PAIRINGS November 2001

PAIRINGS November 2001

When New Orleans Gives Thanks

Turkey Day in the Big Easy calls for a lavish spread.

On Thanksgiving, (arguably the biggest eating holiday of the year), New Orleans (arguably the most food-loving city in the nation) goes whole hog. And turkey. And oysters and shrimp and gumbo and andouille sausage, and all the good things Louisiana cookery is known for, as well as some dishes that are relatively unknown to Thanksgiving tables outside the area.

“Mirliton, also called chayote or vegetable pear, is a Thanksgiving thing for New Orleans for sure,” says Jamie Shannon, executive chef of Commander’s Palace, the city’s 120-year-old dining landmark.

“We know we’re entering the holiday season when the mirliton hits the table,” agrees John Folse, chef-owner of Lafitte’s Landing in Donaldsonville, an hour outside of New Orleans, in the heart of Cajun country.

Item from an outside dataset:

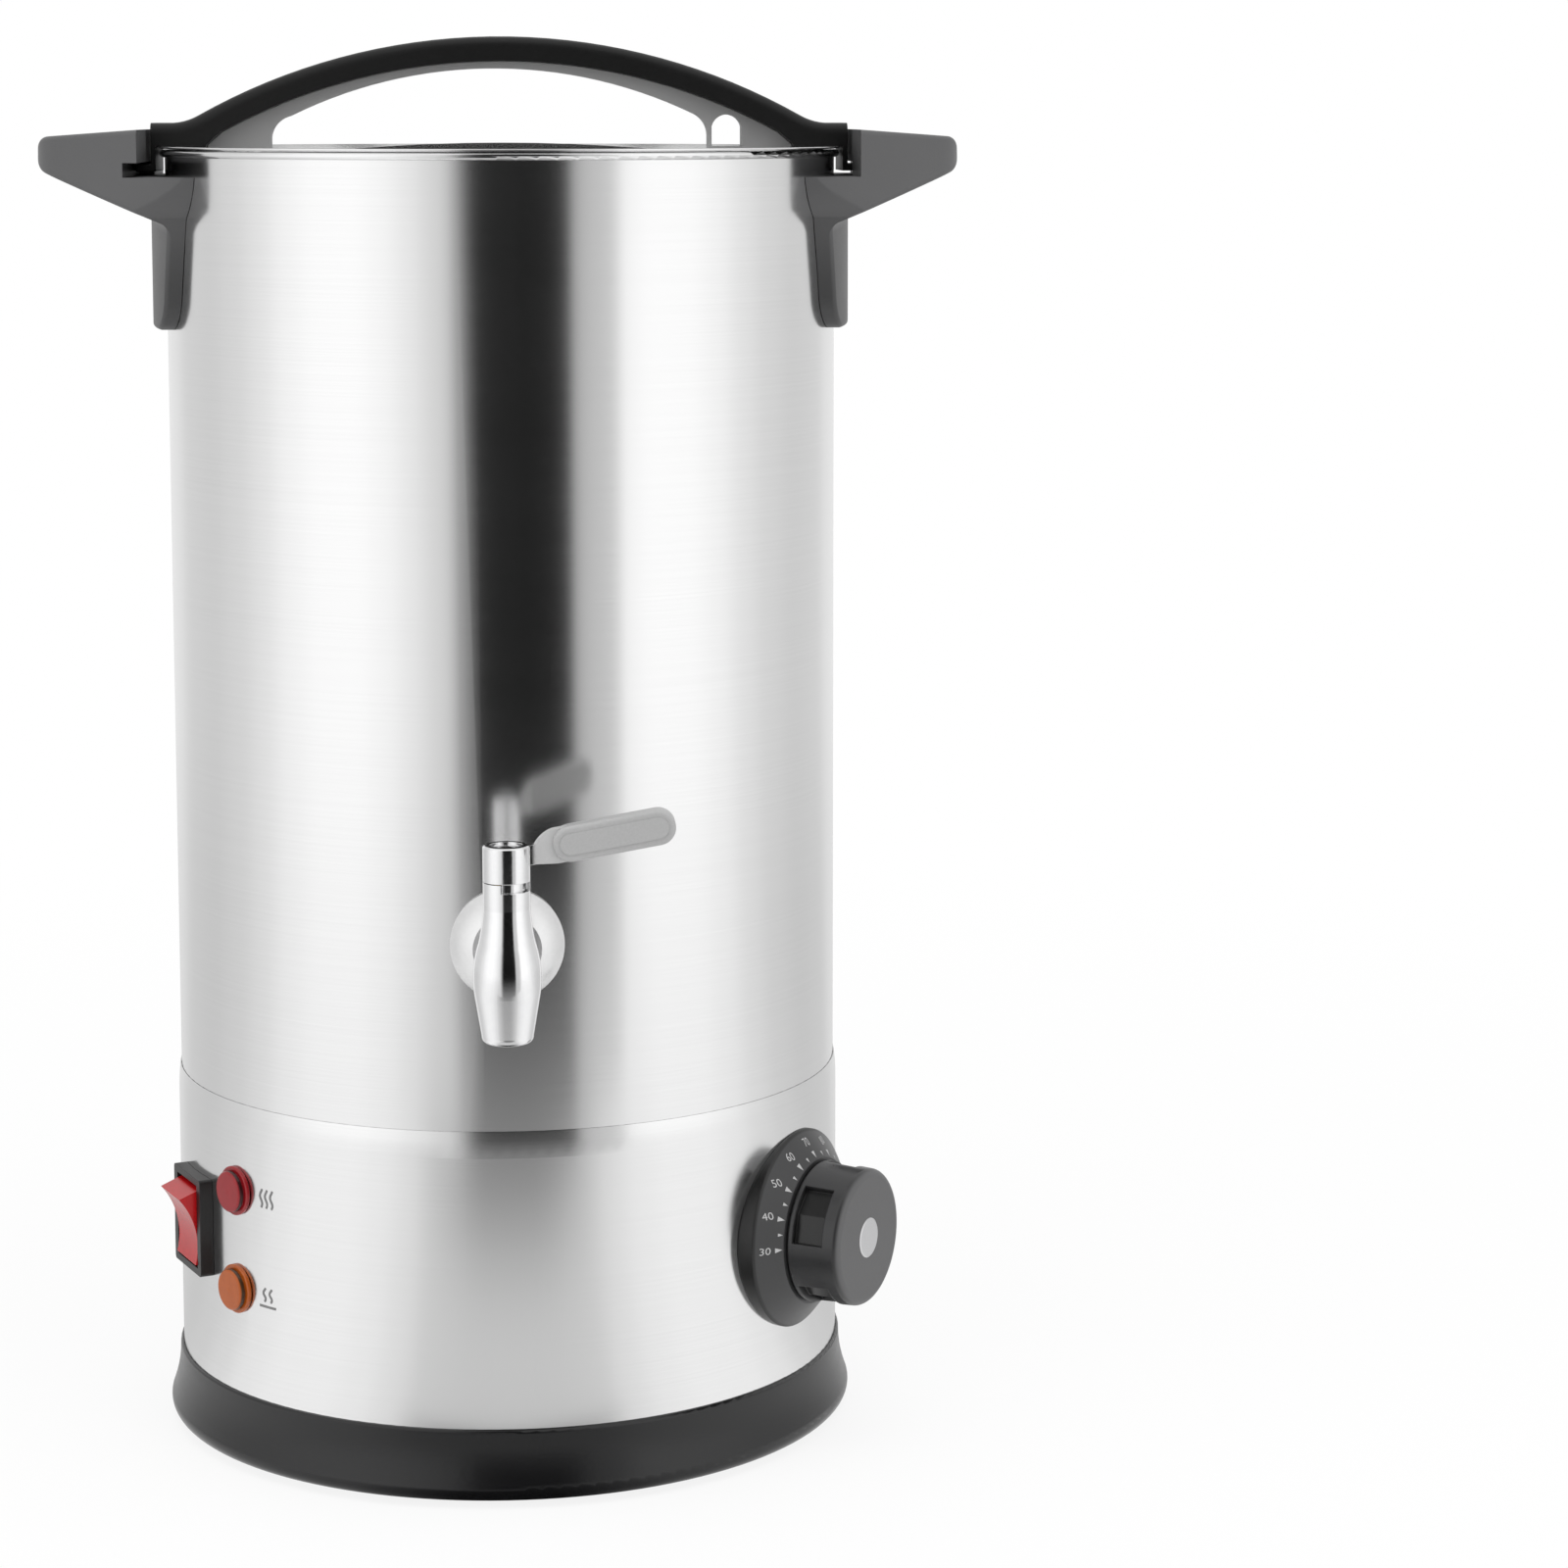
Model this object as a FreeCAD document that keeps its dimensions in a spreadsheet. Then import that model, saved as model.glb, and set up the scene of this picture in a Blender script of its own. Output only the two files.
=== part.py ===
import FreeCAD, Part
import math
import os
import Sketcher

# Electric wax melter: a stainless pot on a steel skirt and a plastic ring, with a twist-lock
# lid, two side handles, a plug tap and a thermostat knob.  Millimetres, +Z up, origin on the
# table under the pot's axis, tap towards -Y.  An azimuth turns from the tap towards +X.

doc = FreeCAD.newDocument("wax_melter")
sheet = doc.addObject("Spreadsheet::Sheet", "Sizes")

DRIVING_SIZES = [
    # pot
    ("pot_radius", 105.0), ("pot_wall", 0.8), ("pot_overlap", 12.0),
    ("rim_height", 404.0), ("rim_bead", 1.2),
    ("floor_lift", 1.0), ("floor_wall", 1.2), ("floor_flange", 7.0), ("weld_gap", 0.05),
    # steel skirt that houses the controls
    ("skirt_wall", 0.8), ("skirt_gap", 0.1), ("skirt_bottom", 9.0),
    ("skirt_top", 115.0), ("shoulder_depth", 8.0), ("skirt_edge", 0.25),
    # plastic base ring, cover plate and feet
    ("foot_height", 2.0), ("ring_top", 23.5), ("ring_lip", 0.9), ("ring_flare", 3.8),
    ("ring_flare_height", 5.0), ("ring_inset", 1.5), ("ring_ledge_width", 7.0), ("ring_ledge", 4.5),
    ("cover_wall", 1.5), ("cover_gap", 0.3), ("vent_length", 26.0), ("vent_width", 4.0),
    ("vent_circle", 48.0), ("foot_radius", 8.0), ("foot_inset", 19.3), ("cover_screw_inset", 4.0),
    ("fixing_radius", 1.5),
    # heater under the pot floor
    ("spreader_radius", 78.0), ("spreader_wall", 4.0), ("element_circle", 52.0),
    ("element_width", 8.0), ("element_depth", 7.0), ("element_sweep", 325.0),
    ("stud_radius", 2.5), ("stud_spacing", 66.0), ("clamp_wall", 2.0), ("clamp_width", 20.0),
    ("cutout_radius", 8.0), ("cutout_depth", 9.0), ("cutout_place", 28.0),
    ("bulb_radius", 3.0), ("bulb_length", 64.0), ("bulb_place", 27.0),
    # side handles
    ("handle_half_width", 50.0), ("leg_top_half_width", 43.9), ("leg_half_width", 36.8),
    ("leg_corner", 12.0), ("leg_wall", 4.4), ("leg_edge_wall", 5.8), ("leg_length", 54.0),
    ("grip_reach", 37.5), ("grip_tip_half_width", 34.0), ("grip_crown", 9.2), ("grip_tip", 9.7),
    ("grip_rake", 23.9), ("grip_fall", 4.1), ("grip_root_radius", 3.5), ("handle_edge_radius", 1.5),
    ("handle_shell", 3.5),
    ("channel_depth", 7.0), ("slot_height", 4.4), ("lock_clearance", 0.5), ("lock_end_gap", 0.85),
    ("handle_screw_radius", 2.0), ("upper_screw_drop", 21.0), ("lower_screw_drop", 43.0),
    # lid, its moulded handle and twist lock
    ("lid_wall", 0.6), ("lid_lift_gap", 0.3), ("lid_brim_reach", 1.8), ("lid_skirt_gap", 2.4),
    ("lid_skirt_depth", 8.0), ("lid_dome_rise", 2.0), ("arch_half_width", 14.0),
    ("arch_top", 36.2), ("arch_under", 28.6), ("opening_top", 26.4), ("block_top", 9.4),
    ("arch_end_inset", 7.1), ("arch_root_radius", 18.0), ("arch_foot_inset", 13.5),
    ("foot_width", 8.0), ("hook_wall", 1.5), ("hook_clearance", 0.4), ("tongue_reach", 4.5),
    ("tongue_wall", 2.1), ("tongue_lift", 1.5), ("web_half_width", 5.0), ("web_left_inset", 33.0),
    ("web_right_inset", 40.0), ("rib_wall", 1.2), ("window_width", 9.5), ("seat_gap", 0.3),
    ("gasket_wall", 1.5), ("gasket_height", 3.0), ("lid_screw_row", 8.0),
    # tap
    ("tap_height", 172.0), ("tap_reach", 40.0), ("tail_radius", 7.0), ("tail_length", 13.0),
    ("hub_wall", 1.6), ("tap_flange_radius", 17.0), ("tap_flange_depth", 7.4),
    ("spout_drop", 20.2), ("outlet_radius", 5.0), ("spout_wall", 2.5), ("spout_swell", 2.3),
    ("barrel_wall", 2.75), ("barrel_top", 26.7), ("cap_height", 10.6), ("cap_gap", 0.25),
    ("plug_radius", 4.0), ("running_gap", 0.05), ("port_radius", 2.6), ("washer_wall", 0.8),
    ("nut_flats", 24.0), ("nut_wall", 6.0), ("tap_washer_radius", 13.0),
    ("lever_slope", 10.1), ("lever_axis_rise", 7.8), ("sleeve_start", 13.5),
    ("sleeve_length", 35.6), ("sleeve_height", 10.4), ("sleeve_wall", 6.4), ("blade_wall", 3.0),
    ("blade_half_height", 3.4), ("neck_lap", 5.0),
    # rocker switch
    ("switch_azimuth", -67.5), ("switch_height", 72.0), ("bezel_side", 3.15),
    ("bezel_end", 2.2), ("bezel_stand", 3.4), ("switch_depth", 21.0),
    ("well_width", 19.2), ("well_height", 26.4), ("well_depth", 9.4), ("rocker_side_gap", 0.3),
    ("rocker_front_gap", 2.2), ("rocker_back_gap", 0.8), ("rocker_end", 6.5), ("rocker_dish", 3.8),
    ("rocker_back", 3.0), ("rocker_pivot", 3.3), ("rocker_tilt", 13.0), ("rocker_pin_radius", 1.5),
    # indicator lamps
    ("lamp_azimuth", -52.5), ("lamp_spacing", 31.0), ("lamp_radius", 7.6), ("lamp_flange", 1.2),
    ("lens_radius", 6.4), ("lamp_stand", 3.4), ("lamp_barrel_radius", 4.9), ("lamp_depth", 15.0),
    # thermostat and knob
    ("knob_azimuth", 58.0), ("knob_height", 70.0), ("knob_radius", 22.0), ("knob_face", 25.0),
    ("knob_cap", 5.5), ("knob_lip", 1.8), ("grip_floor", 2.4), ("grip_angle", 50.0),
    ("dial_radius", 31.0), ("dial_stand", 7.2), ("dial_rim", 0.9), ("dial_margin", 0.8),
    ("dial_gap", 0.5), ("shaft_radius", 3.0), ("thermostat_screw_spacing", 28.0),
    ("thermostat_depth", 32.0), ("thermostat_half_width", 17.0), ("thermostat_gap", 0.216),
    ("disc_radius", 6.2),
    # mains inlet at the back
    ("inlet_height", 48.0), ("inlet_flange_width", 50.0), ("inlet_flange_height", 24.0),
    ("inlet_stand", 2.4), ("inlet_body_width", 27.6), ("inlet_body_height", 20.0),
    ("inlet_body_depth", 24.0), ("inlet_wall", 1.6), ("inlet_well_depth", 17.0),
    ("inlet_screw_spacing", 40.0), ("hole_play", 0.3),
]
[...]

Mirliton and shrimp casseroles, and split mirlitons stuffed with crab, shrimp or pork, are hallmarks of a New Orleans Thanksgiving. So are figs, persimmons, muscadine grapes, cushaw pumpkins (a green and white striped gourd used mostly for decoration in other areas), cane syrup and suckling pig—all products of the local harvest.

“Louisiana, with its semitropical climate, starts to see its first little cool spells around the Thanksgiving season. We don’t really have winter,” says Folse. “We know there’s not going to be snow on the ground. We know the leaves aren’t going to turn.” Instead, the arrival of seasonal foods signals the coming of fall, and, he explains, “Thanksgiving is the first holiday that moves us into the new season.”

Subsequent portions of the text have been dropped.